After creating and discussing the frightening picture of society Ayn Rand creates in her novel, Anthem, explain to what extent our society today reflects similar "haunting" realities. For example, have you experienced oppressive rules personally, or do you see conformist behavior at school, in our country, or in the world at large? Write a meaningful paragraph explaining similarites or differences to the dystopian society in Anthem.

Thursday, October 8, 2009

Breaking the Frozen Sea

According to Franz Kafka, “a book must be the axe for the frozen sea inside us.” What you think this quotation means? Which short story or personal essay (“Lamb to the Slaughter,” "Born of Man and Woman," "The Lady or the Tiger," "The Utterly Perfect Murder," "Fish Eyes," "The Scarlet Ibis") has broken the most “frozen sea” inside of you?
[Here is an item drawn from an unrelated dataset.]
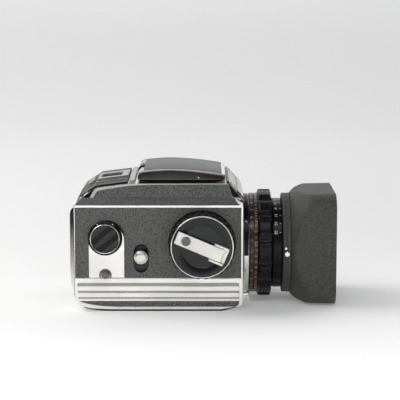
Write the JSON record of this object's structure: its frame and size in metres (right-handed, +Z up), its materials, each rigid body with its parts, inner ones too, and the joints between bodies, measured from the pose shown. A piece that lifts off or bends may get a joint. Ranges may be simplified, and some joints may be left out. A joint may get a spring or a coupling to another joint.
{
  "type": "medium format single lens reflex camera",
  "caption": "Box-shaped waist-level reflex film camera with leather sides, a side wind knob with folding crank, a focusing lens and a square hood.",
  "frame": {"origin": "middle of the base plate's flat underside, at half the body's width and depth", "axes": "+X forward along the lens, +Y to the viewer's left, +Z up"},
  "size_m": [0.1859, 0.1264, 0.0978],
  "materials": {
    "chrome": "bright to satin chrome plate",
    "satin_metal": "satin, brushed",
    "grey_paint": "satin grey enamel",
    "leather": "fine pebble grain",
    "black_paint": "semi-gloss black enamel",
    "hood_paint": "satin black crackle",
    "steel": "machined",
    "brass": "machined",
    "glass": "polished, coated",
    "mirror": "first-surface mirror"
  },
  "bodies": {
    "body": {"body_casting": "chrome", "right_side_plate": "black_paint", "left_side_plate": "black_paint", "right_leather": "leather", "left_leather": "leather", "finder_leather_right": "leather", "finder_leather_left": "leather", "film_knob_plate": "chrome", "strap_stud_right": "chrome", "strap_stud_left": "chrome", "base_plate": "chrome", "tripod_socket": "steel", "name_plate": "satin_metal", "rear_deck_plate": "grey_paint", "lens_mount_ring": "chrome", "depth_scale_ring": "black_paint", "helicoid_sleeve": "brass", "wind_knob_base": "chrome", "film_gate": "black_paint", "pressure_plate": "black_paint", "shutter_curtain": "black_paint", "focusing_screen": "glass", "screen_frame": "black_paint", "sync_socket": "chrome"},
    "focus": {"focus_ring": "black_paint"},
    "barrel": {"lens_barrel": "black_paint", "front_element": "glass", "middle_element": "glass", "rear_element": "glass", "iris_blades": "steel", "lens_hood": "hood_paint"},
    "aperture": {"aperture_ring": "black_paint"},
    "clamp_screw": {"hood_screw": "chrome"},
    "wind": {"wind_knob": "black_paint", "crank_bracket": "satin_metal", "crank_pin": "steel", "wind_gear": "steel"},
    "crank": {"wind_crank": "satin_metal"},
    "crank_finger": {"crank_finger_knob": "black_paint"},
    "idler_front": {"idler_gear_front": "brass"},
    "idler_rear": {"idler_gear_rear": "brass"},
    "takeup": {"takeup_gear": "steel", "takeup_spool": "black_paint", "film_knob": "black_paint"},
    "supply": {"supply_spool": "black_paint"},
    "spool_release": {"spool_button": "black_paint"},
    "release": {"shutter_release": "chrome"},
    "dial": {"speed_dial": "black_paint"},
    "door": {"rear_door": "chrome"},
    "latch": {"door_latch": "chrome"},
    "mirror": {"mirror_frame": "steel", "mirror_glass": "mirror"},
    "roller_top": {"top_roller": "steel"},
    "roller_bottom": {"bottom_roller": "steel"},
    "lid": {"finder_lid": "grey_paint"},
    "panel_right": {"finder_panel_right": "black_paint"},
    "panel_left": {"finder_panel_left": "black_paint"},
    "panel_rear": {"finder_panel_rear": "black_paint"},
    "magnifier": {"magnifier_arm": "black_paint", "magnifier_lens": "glass"}
  },
  "joints": [
    {"name": "focus_turn", "type": "hinge", "parent": "body", "child": "focus", "pos_m": [0.075, 0, 0.04], "axis": [1, 0, 0], "range_deg": [0, 240]},
    {"name": "barrel_slide", "type": "slide", "parent": "body", "child": "barrel", "axis": [1, 0, 0], "range_m": [0, 0.0088]},
    {"name": "aperture_turn", "type": "hinge", "parent": "barrel", "child": "aperture", "pos_m": [0.0846, 0, 0.04], "axis": [1, 0, 0], "range_deg": [0, 75]},
    {"name": "hood_screw_turn", "type": "hinge", "parent": "barrel", "child": "clamp_screw", "pos_m": [0.0912, -0.037, 0.0378], "axis": [0, -1, 0], "range_deg": [0, 360]},
    {"name": "wind_turn", "type": "hinge", "parent": "body", "child": "wind", "pos_m": [0.0315, -0.058, 0.0475], "axis": [0, -1, 0], "continuous": true},
    {"name": "crank_fold", "type": "hinge", "parent": "wind", "child": "crank", "pos_m": [0.04439, -0.066, 0.04203], "axis": [0.3907, 0, 0.9205], "range_deg": [0, 165]},
    {"name": "crank_finger_spin", "type": "hinge", "parent": "crank", "child": "crank_finger", "pos_m": [0.02045, -0.0625, 0.05219], "axis": [0, -1, 0], "continuous": true},
    {"name": "idler_front_turn", "type": "hinge", "parent": "body", "child": "idler_front", "pos_m": [0.00874, -0.043, 0.04886], "axis": [0, -1, 0], "continuous": true},
    {"name": "idler_rear_turn", "type": "hinge", "parent": "body", "child": "idler_rear", "pos_m": [-0.01282, -0.043, 0.05014], "axis": [0, -1, 0], "continuous": true},
    {"name": "takeup_turn", "type": "hinge", "parent": "body", "child": "takeup", "pos_m": [-0.0356, -0.043, 0.0515], "axis": [0, -1, 0], "continuous": true},
    {"name": "supply_turn", "type": "hinge", "parent": "body", "child": "supply", "pos_m": [-0.0356, 0, 0.0257], "axis": [0, -1, 0], "continuous": true},
    {"name": "spool_button_pull", "type": "slide", "parent": "body", "child": "spool_release", "axis": [0, -1, 0], "range_m": [0, 0.003], "stiffness_N_per_m": 300},
    {"name": "release_press", "type": "slide", "parent": "body", "child": "release", "axis": [-1, 0, 0], "range_m": [0, 0.0024], "stiffness_N_per_m": 400},
    {"name": "speed_dial_turn", "type": "hinge", "parent": "body", "child": "dial", "pos_m": [0.0315, 0.054, 0.0475], "axis": [0, 1, 0], "range_deg": [0, 300]},
    {"name": "door_swing", "type": "hinge", "parent": "body", "child": "door", "pos_m": [-0.0578, 0, 0.0096], "axis": [0, -1, 0], "range_deg": [0, 90]},
    {"name": "latch_slide", "type": "slide", "parent": "body", "child": "latch", "axis": [0, 1, 0], "range_m": [0, 0.004]},
    {"name": "mirror_drop", "type": "hinge", "parent": "body", "child": "mirror", "pos_m": [0.038, 0, 0.0223], "axis": [0, -1, 0], "range_deg": [0, 45], "stiffness_Nm_per_rad": 0.05, "springref_deg": -34.38},
    {"name": "top_roller_turn", "type": "hinge", "parent": "body", "child": "roller_top", "pos_m": [-0.029, 0, 0.0676], "axis": [0, -1, 0], "continuous": true},
    {"name": "bottom_roller_turn", "type": "hinge", "parent": "body", "child": "roller_bottom", "pos_m": [-0.029, 0, 0.0104], "axis": [0, -1, 0], "continuous": true},
    {"name": "lid_swing", "type": "hinge", "parent": "body", "child": "lid", "pos_m": [0.047, 0, 0.091], "axis": [0, 1, 0], "range_deg": [0, 90]},
    {"name": "panel_right_swing", "type": "hinge", "parent": "body", "child": "panel_right", "pos_m": [0.015, -0.0315, 0.0892], "axis": [1, 0, 0], "range_deg": [0, 90]},
    {"name": "panel_left_swing", "type": "hinge", "parent": "body", "child": "panel_left", "pos_m": [0.015, 0.0315, 0.0892], "axis": [-1, 0, 0], "range_deg": [0, 90]},
    {"name": "panel_rear_swing", "type": "hinge", "parent": "body", "child": "panel_rear", "pos_m": [-0.0109, 0, 0.0904], "axis": [0, -1, 0], "range_deg": [0, 90]},
    {"name": "magnifier_swing", "type": "hinge", "parent": "lid", "child": "magnifier", "pos_m": [0.017, 0, 0.0922], "axis": [0, -1, 0], "range_deg": [0, 90]}
  ],
  "couplings": [
    {"joint": "barrel_slide", "follows": "focus_turn", "m_per_rad": 0.0021},
    {"joint": "idler_front_turn", "follows": "wind_turn", "ratio": -1.1111},
    {"joint": "idler_rear_turn", "follows": "wind_turn", "ratio": 1.1111},
    {"joint": "takeup_turn", "follows": "wind_turn", "ratio": -1},
    {"joint": "panel_right_swing", "follows": "lid_swing", "ratio": 1},
    {"joint": "panel_left_swing", "follows": "lid_swing", "ratio": 1},
    {"joint": "panel_rear_swing", "follows": "lid_swing", "ratio": 1},
    {"joint": "magnifier_swing", "follows": "lid_swing", "ratio": 1}
  ]
}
Please explain with one short passage from the story.

Monday, August 10, 2009

Summer Reading

Over the summer, you were asked to read at least two novels of your choice.
1) Briefly tell me what you read, including the titles and authors.
2) I want to know what you liked about the books, what you learned and, more importantly, what matters to you about the book's content.

*Make sure to adhere to proper conventions and proofread your response. If, for some reason, you did not read two novels, tell me about two novels you have read and answer the above.